SUPPLIED INFORMATION
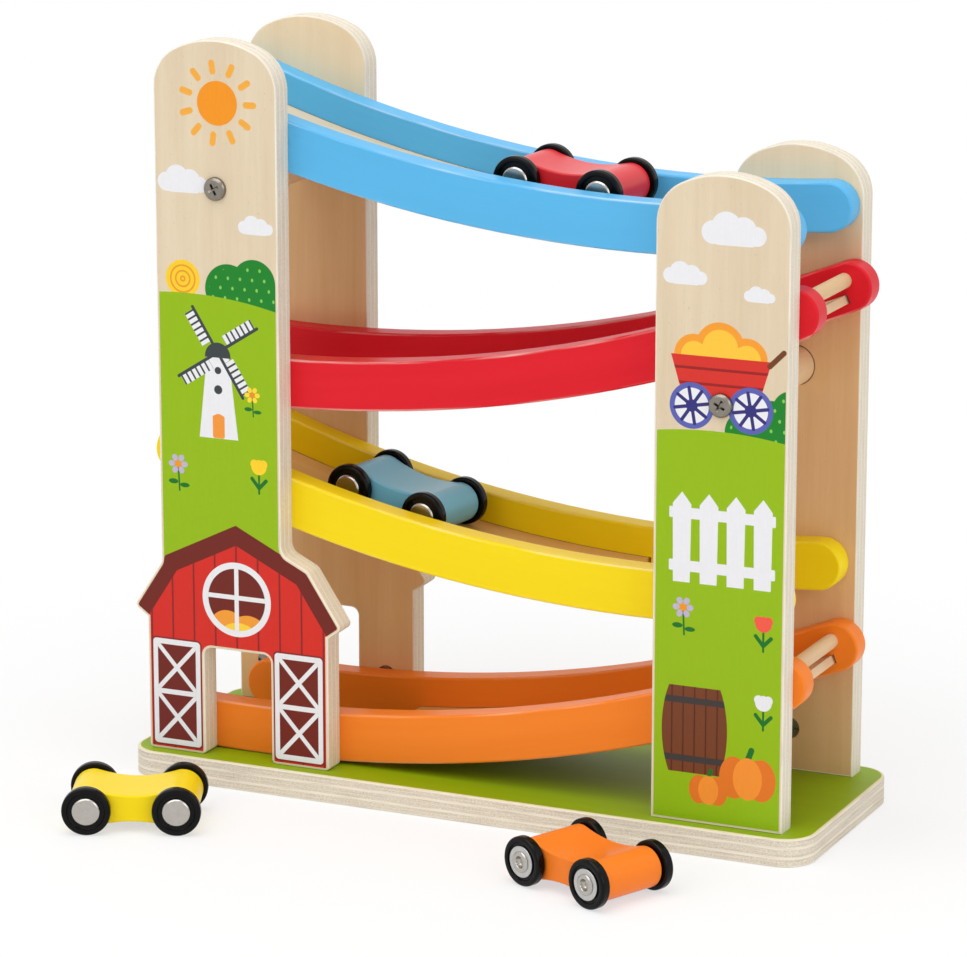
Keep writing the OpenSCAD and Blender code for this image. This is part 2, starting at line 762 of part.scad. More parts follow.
module yellow_car_body() { color(sun_yellow) place_yellow_car() car_body_blank(); }
module yellow_car_rivets() { color(steel) place_yellow_car() car_rivets(); }
module yellow_car_washers() { color(steel) place_yellow_car() car_washers(); }
module yellow_car_wheel_1() { color(wheel_black) place_yellow_car() car_wheel(1); }
module yellow_car_wheel_2() { color(wheel_black) place_yellow_car() car_wheel(2); }
module yellow_car_wheel_3() { color(wheel_black) place_yellow_car() car_wheel(3); }
module yellow_car_wheel_4() { color(wheel_black) place_yellow_car() car_wheel(4); }
module orange_car_body() { color(bright_orange) place_orange_car() car_body_blank(); }
module orange_car_rivets() { color(steel) place_orange_car() car_rivets(); }
module orange_car_washers() { color(steel) place_orange_car() car_washers(); }
module orange_car_wheel_1() { color(wheel_black) place_orange_car() car_wheel(1); }
module orange_car_wheel_2() { color(wheel_black) place_orange_car() car_wheel(2); }
module orange_car_wheel_3() { color(wheel_black) place_orange_car() car_wheel(3); }
module orange_car_wheel_4() { color(wheel_black) place_orange_car() car_wheel(4); }
module red_car_body() { color(signal_red) place_red_car() car_body_blank(); }
module red_car_rivets() { color(steel) place_red_car() car_rivets(); }
module red_car_washers() { color(steel) place_red_car() car_washers(); }
module red_car_wheel_1() { color(wheel_black) place_red_car() car_wheel(1); }
module red_car_wheel_2() { color(wheel_black) place_red_car() car_wheel(2); }
module red_car_wheel_3() { color(wheel_black) place_red_car() car_wheel(3); }
module red_car_wheel_4() { color(wheel_black) place_red_car() car_wheel(4); }
module grey_car_body() { color(smoke_blue) place_grey_car() car_body_blank(); }
module grey_car_rivets() { color(steel) place_grey_car() car_rivets(); }
module grey_car_washers() { color(steel) place_grey_car() car_washers(); }
module grey_car_wheel_1() { color(wheel_black) place_grey_car() car_wheel(1); }
module grey_car_wheel_2() { color(wheel_black) place_grey_car() car_wheel(2); }
module grey_car_wheel_3() { color(wheel_black) place_grey_car() car_wheel(3); }
module grey_car_wheel_4() { color(wheel_black) place_grey_car() car_wheel(4); }

base();
post_left_front();
post_left_back();
post_right_front();
post_right_back();
rail_blue_front();
rail_blue_back();
rail_red_front();
rail_red_back();
rail_yellow_front();
rail_yellow_back();
rail_orange_front();
rail_orange_back();
floor_blue();
floor_red();
floor_yellow();
floor_orange();
stop_blue();
stop_red();
stop_yellow();
stop_orange();
spacer_left();
spacer_right();
post_screws();
barrel_nuts();
base_bolts();
yellow_car_body();
yellow_car_rivets();
yellow_car_washers();
yellow_car_wheel_1();
yellow_car_wheel_2();
yellow_car_wheel_3();
yellow_car_wheel_4();
orange_car_body();
orange_car_rivets();
orange_car_washers();
orange_car_wheel_1();
orange_car_wheel_2();
orange_car_wheel_3();
orange_car_wheel_4();
red_car_body();
red_car_rivets();
red_car_washers();
red_car_wheel_1();
red_car_wheel_2();
red_car_wheel_3();
red_car_wheel_4();
grey_car_body();
grey_car_rivets();
grey_car_washers();
grey_car_wheel_1();
grey_car_wheel_2();
grey_car_wheel_3();
grey_car_wheel_4();
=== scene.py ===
# %% [markdown]
# # The click clack track
# A wooden toy on a white table: four painted ramps zigzag down between plywood posts,
# and four small cars with black wheels stand on it and beside it.
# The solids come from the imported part. This script gives them their finishes, and it
# makes the pieces whose fine shape shows close up: the eased posts, the cars and screws.

# %% The frame and the tools
import math

import bmesh
import bpy
from mathutils import Matrix, Vector


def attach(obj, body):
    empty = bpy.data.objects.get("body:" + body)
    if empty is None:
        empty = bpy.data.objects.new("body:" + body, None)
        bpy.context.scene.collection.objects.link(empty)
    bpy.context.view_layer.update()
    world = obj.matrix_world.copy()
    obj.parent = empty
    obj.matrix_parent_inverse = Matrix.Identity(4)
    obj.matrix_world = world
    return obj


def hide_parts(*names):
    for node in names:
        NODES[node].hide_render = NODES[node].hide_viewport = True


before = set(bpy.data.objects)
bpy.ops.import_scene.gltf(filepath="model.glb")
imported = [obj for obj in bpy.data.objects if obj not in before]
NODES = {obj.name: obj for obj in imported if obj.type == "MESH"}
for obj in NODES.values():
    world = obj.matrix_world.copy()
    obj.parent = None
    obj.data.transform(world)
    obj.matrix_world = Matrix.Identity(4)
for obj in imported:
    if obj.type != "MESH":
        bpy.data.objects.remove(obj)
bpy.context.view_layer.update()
MM = 0.001

# %% [markdown]
# These sizes are the toy's own, in millimetres, as its solids have them.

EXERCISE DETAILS
Using the data above, output each line exactly.

ANSWER FOR THE TASK
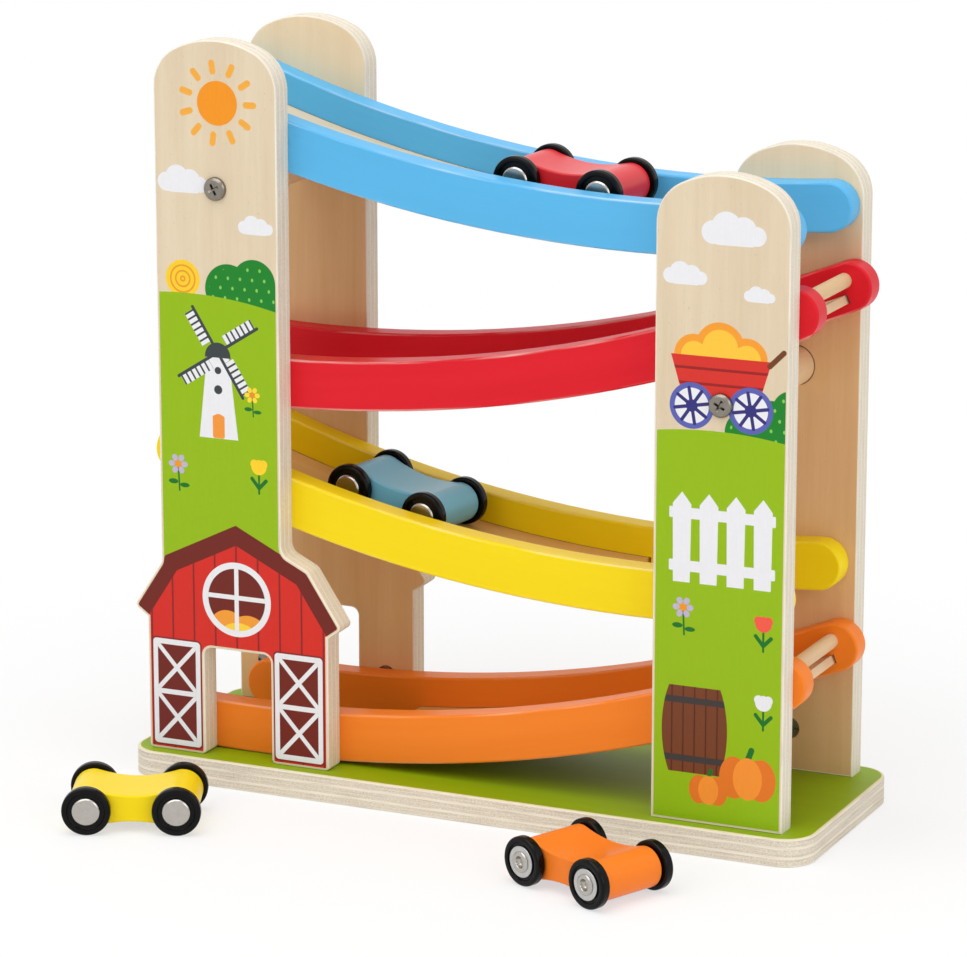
Keep writing the OpenSCAD and Blender code for this image. This is part 2, starting at line 762 of part.scad. More parts follow.
module yellow_car_body() { color(sun_yellow) place_yellow_car() car_body_blank(); }
module yellow_car_rivets() { color(steel) place_yellow_car() car_rivets(); }
module yellow_car_washers() { color(steel) place_yellow_car() car_washers(); }
module yellow_car_wheel_1() { color(wheel_black) place_yellow_car() car_wheel(1); }
module yellow_car_wheel_2() { color(wheel_black) place_yellow_car() car_wheel(2); }
module yellow_car_wheel_3() { color(wheel_black) place_yellow_car() car_wheel(3); }
module yellow_car_wheel_4() { color(wheel_black) place_yellow_car() car_wheel(4); }
module orange_car_body() { color(bright_orange) place_orange_car() car_body_blank(); }
module orange_car_rivets() { color(steel) place_orange_car() car_rivets(); }
module orange_car_washers() { color(steel) place_orange_car() car_washers(); }
module orange_car_wheel_1() { color(wheel_black) place_orange_car() car_wheel(1); }
module orange_car_wheel_2() { color(wheel_black) place_orange_car() car_wheel(2); }
module orange_car_wheel_3() { color(wheel_black) place_orange_car() car_wheel(3); }
module orange_car_wheel_4() { color(wheel_black) place_orange_car() car_wheel(4); }
module red_car_body() { color(signal_red) place_red_car() car_body_blank(); }
module red_car_rivets() { color(steel) place_red_car() car_rivets(); }
module red_car_washers() { color(steel) place_red_car() car_washers(); }
module red_car_wheel_1() { color(wheel_black) place_red_car() car_wheel(1); }
module red_car_wheel_2() { color(wheel_black) place_red_car() car_wheel(2); }
module red_car_wheel_3() { color(wheel_black) place_red_car() car_wheel(3); }
module red_car_wheel_4() { color(wheel_black) place_red_car() car_wheel(4); }
module grey_car_body() { color(smoke_blue) place_grey_car() car_body_blank(); }
module grey_car_rivets() { color(steel) place_grey_car() car_rivets(); }
module grey_car_washers() { color(steel) place_grey_car() car_washers(); }
module grey_car_wheel_1() { color(wheel_black) place_grey_car() car_wheel(1); }
module grey_car_wheel_2() { color(wheel_black) place_grey_car() car_wheel(2); }
module grey_car_wheel_3() { color(wheel_black) place_grey_car() car_wheel(3); }
module grey_car_wheel_4() { color(wheel_black) place_grey_car() car_wheel(4); }

base();
post_left_front();
post_left_back();
post_right_front();
post_right_back();
rail_blue_front();
rail_blue_back();
rail_red_front();
rail_red_back();
rail_yellow_front();
rail_yellow_back();
rail_orange_front();
rail_orange_back();
floor_blue();
floor_red();
floor_yellow();
floor_orange();
stop_blue();
stop_red();
stop_yellow();
stop_orange();
spacer_left();
spacer_right();
post_screws();
barrel_nuts();
base_bolts();
yellow_car_body();
yellow_car_rivets();
yellow_car_washers();
yellow_car_wheel_1();
yellow_car_wheel_2();
yellow_car_wheel_3();
yellow_car_wheel_4();
orange_car_body();
orange_car_rivets();
orange_car_washers();
orange_car_wheel_1();
orange_car_wheel_2();
orange_car_wheel_3();
orange_car_wheel_4();
red_car_body();
red_car_rivets();
red_car_washers();
red_car_wheel_1();
red_car_wheel_2();
red_car_wheel_3();
red_car_wheel_4();
grey_car_body();
grey_car_rivets();
grey_car_washers();
grey_car_wheel_1();
grey_car_wheel_2();
grey_car_wheel_3();
grey_car_wheel_4();
=== scene.py ===
# %% [markdown]
# # The click clack track
# A wooden toy on a white table: four painted ramps zigzag down between plywood posts,
# and four small cars with black wheels stand on it and beside it.
# The solids come from the imported part. This script gives them their finishes, and it
# makes the pieces whose fine shape shows close up: the eased posts, the cars and screws.

# %% The frame and the tools
import math

import bmesh
import bpy
from mathutils import Matrix, Vector


def attach(obj, body):
    empty = bpy.data.objects.get("body:" + body)
    if empty is None:
        empty = bpy.data.objects.new("body:" + body, None)
        bpy.context.scene.collection.objects.link(empty)
    bpy.context.view_layer.update()
    world = obj.matrix_world.copy()
    obj.parent = empty
    obj.matrix_parent_inverse = Matrix.Identity(4)
    obj.matrix_world = world
    return obj


def hide_parts(*names):
    for node in names:
        NODES[node].hide_render = NODES[node].hide_viewport = True


before = set(bpy.data.objects)
bpy.ops.import_scene.gltf(filepath="model.glb")
imported = [obj for obj in bpy.data.objects if obj not in before]
NODES = {obj.name: obj for obj in imported if obj.type == "MESH"}
for obj in NODES.values():
    world = obj.matrix_world.copy()
    obj.parent = None
    obj.data.transform(world)
    obj.matrix_world = Matrix.Identity(4)
for obj in imported:
    if obj.type != "MESH":
        bpy.data.objects.remove(obj)
bpy.context.view_layer.update()
MM = 0.001

# %% [markdown]
# These sizes are the toy's own, in millimetres, as its solids have them.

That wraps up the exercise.